Saya menulis sebab pernah merasakan hebatnya energi dari sebuah tulisan.
Berkhidmat agar setiap tulisan saya juga memiliki energi baik yang memeluk keresahan jiwa pembaca, mengobati luka, atau mungkin sekedar menyejukkan sore yang terlalu terik.
Dulu, meski bukan dulu sekali, aku percaya bahwa menulis adalah obat.
Merambah kata demi kata yang mengajakku mengembara, meninggalkan sejenak sekitarku.
Tenggelam dalam bisu yang ramai.
Menyembuhkan luka yang menganga.
Lalu semakin kesini, menulis seperti pesona seorang pecinta, kadang saat atas nama waktu kutinggalkan dia maka rindu datang tanpa sungkan, membuatku menemukan sela meski larut malam.
- Sebab menulis adalah habitat.
Tempat hidup dan menikmati setiap detak peradaban dengan cara yang berbeda.
Tidak sekedar lahir, menua, beranak, berkenalan, perpisahan.
Ini tentang menciptakan tanah untuk penerus, bahwa pendahulunya telah merekam jejak setiap yang sulit digambarkan jika lewat potret, mengisahkan waktu yang telah lalu, menghadiahkan tempat paling nyaman untukmu menyusur kenangan nak.
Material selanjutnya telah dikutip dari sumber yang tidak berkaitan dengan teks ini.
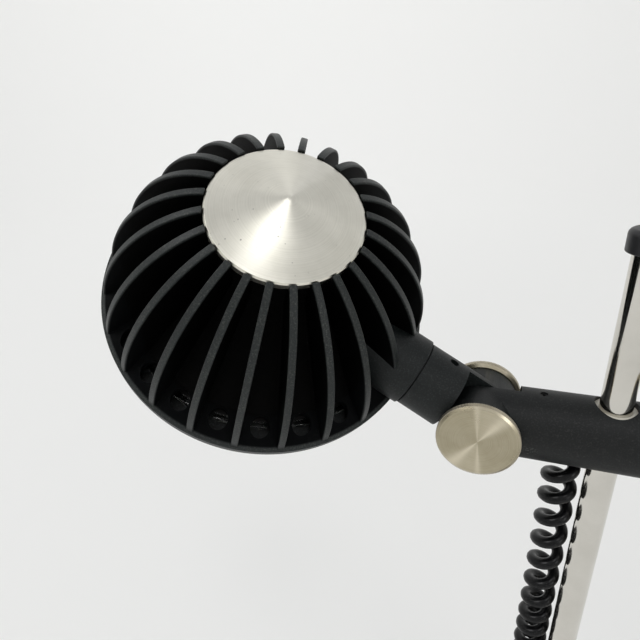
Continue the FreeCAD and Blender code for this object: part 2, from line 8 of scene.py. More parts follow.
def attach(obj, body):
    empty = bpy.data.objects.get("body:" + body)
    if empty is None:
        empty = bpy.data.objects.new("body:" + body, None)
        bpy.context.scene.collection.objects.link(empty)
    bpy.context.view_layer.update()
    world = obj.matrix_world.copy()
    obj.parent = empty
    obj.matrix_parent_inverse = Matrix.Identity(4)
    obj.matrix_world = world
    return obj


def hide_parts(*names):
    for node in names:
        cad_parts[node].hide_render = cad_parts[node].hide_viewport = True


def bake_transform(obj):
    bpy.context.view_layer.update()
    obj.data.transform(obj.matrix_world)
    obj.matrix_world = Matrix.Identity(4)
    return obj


# Drawing office task lamp: finned halogen head on a clamped tilt knuckle, short arm on a chrome
# stem, curly cord and a weighted base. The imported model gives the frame, and this file the looks.
# Sizes in the dictionaries are in millimetres unless a note says otherwise.

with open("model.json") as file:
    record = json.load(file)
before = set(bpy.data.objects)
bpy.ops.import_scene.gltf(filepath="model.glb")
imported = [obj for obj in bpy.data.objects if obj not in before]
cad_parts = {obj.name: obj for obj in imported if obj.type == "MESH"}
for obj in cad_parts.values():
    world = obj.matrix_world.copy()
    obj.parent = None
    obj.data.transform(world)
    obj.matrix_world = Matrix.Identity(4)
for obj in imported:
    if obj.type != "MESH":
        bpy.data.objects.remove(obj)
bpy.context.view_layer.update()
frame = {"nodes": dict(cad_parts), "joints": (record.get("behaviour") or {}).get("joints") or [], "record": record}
print("frame loaded:", len(frame["nodes"]), "nodes")

mm = 0.001
joints = {joint["name"]: joint for joint in frame["joints"]}
pivot = Vector(joints["head_tilt"]["pos_m"])
neckAxis = Vector(joints["head_roll"]["axis"])

place = {
    "neckReach": 92.0,       # tilt pivot to the head's axis
    "neckDrop": 42.85,       # disc's top down to the neck's axis
    "headRoll": 32.4,        # degrees about the neck
    "armReach": -pivot.x / mm,
}
tilt = math.atan2(-neckAxis.z, neckAxis.x)
scaled = Matrix.Scale(mm, 4)
armPlace = Matrix.Translation(pivot) @ scaled
knucklePlace = Matrix.Translation(pivot) @ Matrix.Rotation(tilt, 4, "Y") @ scaled
headPlace = (knucklePlace @ Matrix.Translation((-place["neckReach"], 0, 0))
             @ Matrix.Rotation(math.radians(place["headRoll"]), 4, "X")
             @ Matrix.Translation((0, 0, place["neckDrop"])))
alongX = Matrix.Rotation(math.radians(90), 4, "Y")       # turns +Z to +X
towardsNear = Matrix.Rotation(math.radians(90), 4, "X")  # turns +Z to -Y
towardsFar = Matrix.Rotation(math.radians(-90), 4, "X")  # turns +Z to +Y
towardsBack = Matrix(((-1, 0, 0), (0, 0, 1), (0, 1, 0))).to_4x4()   # z along +Y, y upwards


# Camera first: what the lamp is looked at from, in metres and degrees.
view = {
    "location": (-0.0414, -0.1636, 0.5087),
    "right": (0.9411, 0.3355, -0.0421),
    "up": (-0.0995, 0.3937, 0.9138),
    "lens": 28.22,
}


def makeCamera():
    data = bpy.data.cameras.new("camera")
    data.lens = view["lens"]
    data.sensor_width = 36.0
    data.clip_start = 0.01
    data.clip_end = 50.0
    data.dof.use_dof = False
    camera = bpy.data.objects.new("camera", data)
    right = Vector(view["right"]).normalized()
    up = Vector(view["up"])
    up = (up - right * up.dot(right)).normalized()
    turn = Matrix((right, up, right.cross(up))).transposed()
    camera.matrix_world = Matrix.Translation(view["location"]) @ turn.to_4x4()
    bpy.context.scene.collection.objects.link(camera)
    bpy.context.scene.camera = camera


# --- small tools for meshes and nodes

def hexToLinear(text):
    parts = [int(text[i:i + 2], 16) / 255 for i in (0, 2, 4)]
    return [c / 12.92 if c <= 0.04045 else ((c + 0.055) / 1.055) ** 2.4 for c in parts] + [1.0]


def addNode(tree, kind, inputs=None, **settings):
    node = tree.nodes.new(kind)
    for key, value in settings.items():
        setattr(node, key, value)
    for key, value in (inputs or {}).items():
        if isinstance(value, bpy.types.NodeSocket):
            tree.links.new(value, node.inputs[key])
        else:
            node.inputs[key].default_value = value
    return node


def compute(tree, operation, *values, **settings):
    settings["operation"] = operation
    return addNode(tree, "ShaderNodeMath", dict(enumerate(values)), **settings).outputs[0]


def ranged(tree, value, low, high, start=0.0, end=1.0):
    # start to end of the value becomes low to high
    return addNode(tree, "ShaderNodeMapRange", {
        "Value": value, "From Min": start, "From Max": end,
        "To Min": low, "To Max": high}).outputs[0]


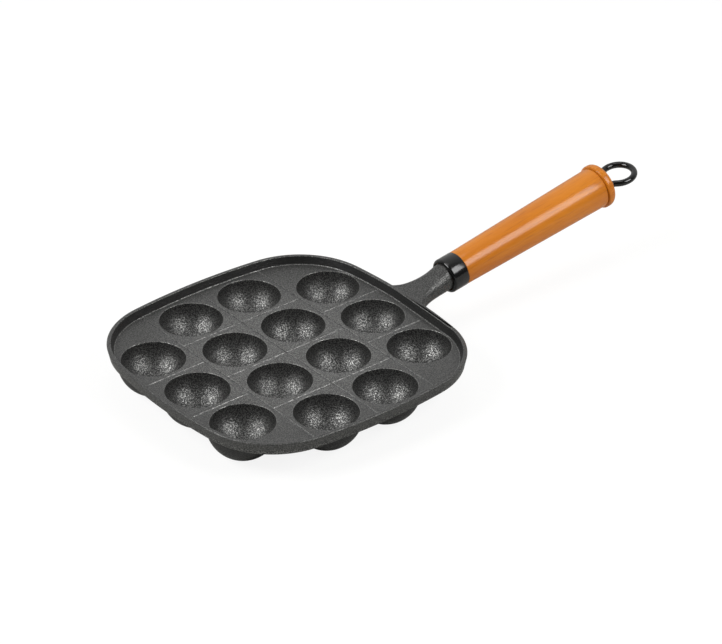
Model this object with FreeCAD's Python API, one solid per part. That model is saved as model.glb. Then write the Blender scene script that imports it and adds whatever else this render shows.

Menulis, kegiatan ajaib tentang "menciptakan" (merangkum cuaca, peristiwa, manusia, menjadi kata)
-Sebab menulis adalah jejak
Hari ke 10, sebab ke 10.
Jejak ke 10.
Sebab menulislah yang memberi jejak untuk pernah adanya aku.
Jejak yang merekam apa yang telah kau ceritakan tentang matahari bercincin, bumi yang tak lagi punya musim, senyum yang sekarang hanya terekam lewat mata, separuh muka ditutup wabah.
Jejak yang memeluk setiap kejadian, menjadi rangkaian kata yang abadi.
Abadi bagi yang mengenang, pun yang dikenang.
Selamat berkenalan kawan, dengan tulisan-tulisanku yang berkekalan.
Tentang Penulis
Aku menemukan diriku di tumpukan buku-buku usang, di ruang perpustakaan tua yang alakadarnya, ada bau kecing tikus bercampur rayap disana. Tapi gadis kecil bernama Restu Asriana itu begitu bergembira, sepertinya dia telah menemukan rumahnya.
Usia baru 5 di 1995.
Melesat ke 25 tahun berikutnya potret itu tidak banyak berubah, hanya saja sekarang bukan hanya matanya tapi juga tangannya semakin lincah, katanya perubahan, jejak peradaban yang lebih baik ada ditangannya, ditangan ibu-ibu muda yang peduli tidak hanya soal nasi untuk anak, tapi juga memberikan buku untuk makanan jiwanya.